Hyperresearch was used to deconstruct informal, classroom interactions, interview data, observations and focus group findings for math/science and cultural knowledge. We probed the ways that teachers (from within and from outside the communities where they teach) make the mathematics/science curriculum more meaningful and accessible to students; teacher concepts that guide these processes; the principles they employ; how they go about making their own knowledge explicit; and how they expand these intuitions, draw from community knowledge, and determine student understanding of culture-based math/science.

Findings: 
  • Teachers and instructional assistants are seeing a change in school culture dynamics.
  • They are being sought out for information, are feeling more valued, and have a more central role in curricular decisions.
  • They acknowledge it as an important factor, especially in communities where there is a high staff transition rate.
  • Usually, Native teachers and instructional assistants are constants in the community. Including them in decision making processes and providing them more professional development opportunities can only enhance the continuity and quality of education for students in their respective communities.
  • The actions of teachers, students, staff and administrators in observed schools are rooted in ethical standards that permeate curriculum, instruction and school culture.
  • High student attendance rates and high involvement of parents and other community members in the academic lives of their children attest to the success with outreach and inclusion of community values and member participation in the education of their children
  • Teachers reveal the importance of having a purposeful goal and meaningful process in teaching and learning.
  • Some made reference to seeing a difference in students’ attitudes when activities were task-oriented and related more closely to student’s lives.
  • Science was identified as a natural connector between learning and a closer link to traditional practices.
  • Giving students an opportunity to connect to something familiar as a springboard to extend learning into new areas was identified as key among all the teachers.
  • Teachers identified the positive impact that it has on students to bring Elders into the classroom. This has particularly been helpful for non-native teachers, as the community members are able to address and share experiences and knowledge the teachers could not offer otherwise.
  • There are several other factors that come into play with regards to Elders’ involvement in the classroom, which varied from school to school; among them, availability and access (transportation) to the school site.
  • Some of the obstacles reported by all teachers dealt mainly with issues of time constraints, given the external mandates and pressures from accountability, limiting opportunities to engage in longer explorations and project-based learning.
  • Native teachers also identified lack of resources and reduced intrinsic resources, such as students loosing their native language, and with it a wealth of knowledge and values inherent in the culture, and further ramifications in the social structure of the communities.
  • Despite these challenges, teachers sought ways to engage students and to provide opportunities to teach content and to reinforce students’ cultural backgrounds (e.g. highlighting community events and students’ participation in them, being role models from within the culture, or having a ‘cultural focus week’ with community. Findings have implications for Teacher Training Programs across the entire spectrum of Professional Development
    • Teachers need collaborative opportunities, resources and time to develop and reflect on practice, especially in remote areas.
    • Teachers for the most part saw students as capable learners, with very few exceptions where deficit model statements were recorded.
    • Both Native and non-native teachers emphasized the importance of being able to provide as much support and opportunities for the students to be successful in meeting the expectations of both the modern academic world and their cultural heritage (unity involvement).
Publications & Presentations: 

Moschkovich, J. & Nelson-Barber, S. (In press). What math teachers need to know about culture and language. In B. Greer, S. Mukhopadhyay, S. Nelson-Barber, & A. Powell (Eds.). Culturally Responsive Mathematics Education. Mahwah, NJ: Taylor and Francis Group.

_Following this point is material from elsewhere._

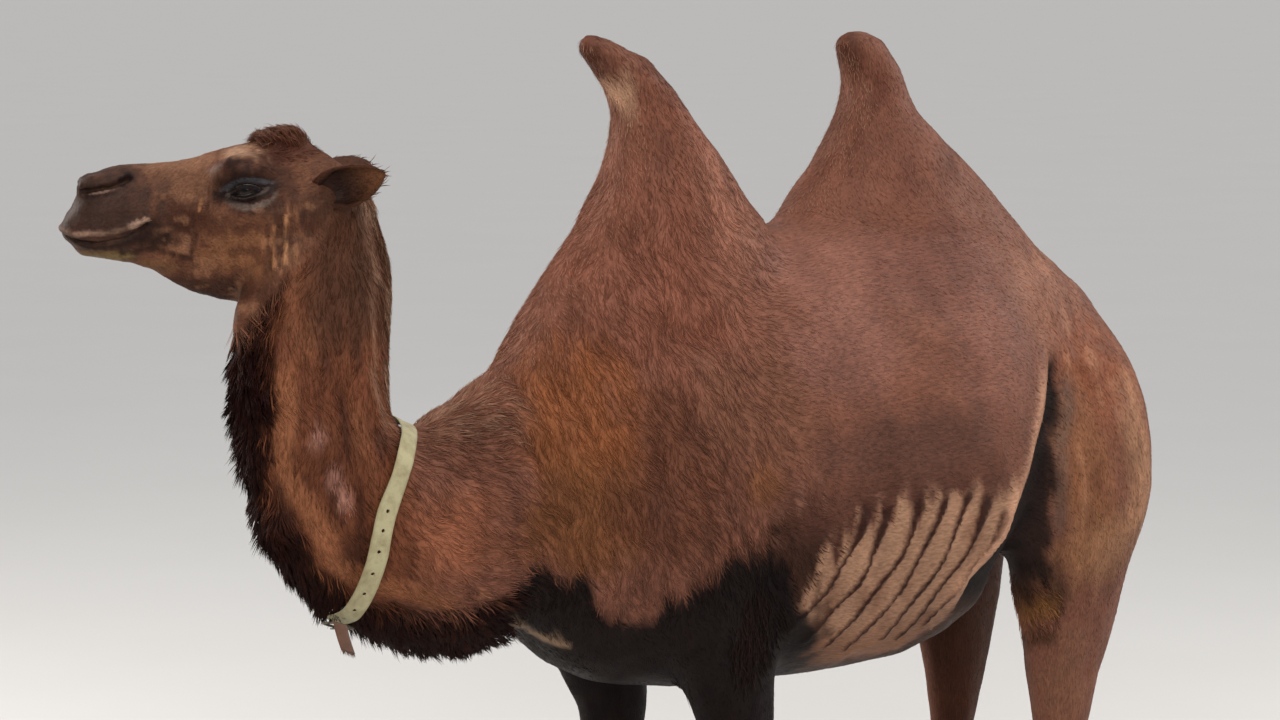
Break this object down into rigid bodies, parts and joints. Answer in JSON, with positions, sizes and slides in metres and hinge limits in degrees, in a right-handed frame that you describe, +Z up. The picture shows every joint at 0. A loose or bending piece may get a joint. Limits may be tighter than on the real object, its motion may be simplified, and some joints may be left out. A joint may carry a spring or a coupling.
{
  "type": "bactrian camel",
  "caption": "Life-size standing Bactrian camel in a short brown coat, with upright humps, its head turned to one side and a webbing collar with a buckle.",
  "frame": {"origin": "middle of the bounding box's base, on the floor between the legs", "axes": "+X to the camel's rear, so that it looks along -X; +Y to its right; +Z up"},
  "size_m": [2.569, 0.7566, 2.1074],
  "materials": {
    "hide": "short matte reddish brown hair over skin",
    "dark_hide": "matte near-black brown hair over skin",
    "eye": "wet and glossy, very dark brown",
    "horn": "dull dark horn",
    "webbing": "pale yellow-green flat weave",
    "steel": "dull tarnished steel"
  },
  "bodies": {
    "root": {"collar_buckle": "steel", "collar_buckle_tongue": "steel", "collar_strap": "webbing", "collar_strap_end": "webbing", "ear_left": "hide", "ear_right": "hide", "eye_left": "eye", "eye_right": "eye", "foreleg_cannon_left": "dark_hide", "foreleg_cannon_right": "dark_hide", "foreleg_foot_left": "dark_hide", "foreleg_foot_right": "dark_hide", "foreleg_forearm_left": "dark_hide", "foreleg_forearm_right": "dark_hide", "head": "hide", "hindleg_cannon_left": "hide", "hindleg_cannon_right": "hide", "hindleg_foot_left": "hide", "hindleg_foot_right": "hide", "hindleg_shank_left": "hide", "hindleg_shank_right": "hide", "hindleg_thigh_left": "hide", "hindleg_thigh_right": "hide", "hump_front": "hide", "hump_rear": "hide", "neck_lower": "hide", "neck_upper": "dark_hide", "tail": "hide", "toenail_foreleg_left_inner": "horn", "toenail_foreleg_left_outer": "horn", "toenail_foreleg_right_inner": "horn", "toenail_foreleg_right_outer": "horn", "toenail_hindleg_left_inner": "horn", "toenail_hindleg_left_outer": "horn", "toenail_hindleg_right_inner": "horn", "toenail_hindleg_right_outer": "horn", "trunk": "hide"}
  },
  "joints": []
}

Native power, pedagogy and place: Strengthening mathematics education through indigenous knowledge and ways of knowing. Annual meeting of the National Council of Teachers of Mathematics, Salt Lake City, UT, April, 2008.

Learning, culture and context: STEM education in rural indigenous schools. Annual meeting of the National Indian Education Association, Honolulu, HI, October, 2007.

Language & Culture in the Teaching of Science. Workshop presented at the annual Pacific Education Conference, Honolulu, Hawaii, July, 2007.

Transformative approaches to mathematics and science education. Expert Panel on Pacific Education. Pacific Education Conference, Koror, Palau, July, 2006.

What teachers need to know and do in multicultural classrooms: A case for culture-based curriculum. Annual meeting of the American Educational Research Association, Montreal, Quebec, April, 2005.

Connecting the teaching of mathematics to community culture: A Native American Case Example. Annual meeting of the American Educational Research Association, Montreal, Quebec, April, 2005.
 

Other Products: 

A text recounting the process and a program of professional development for in-service, as well as teacher preparation.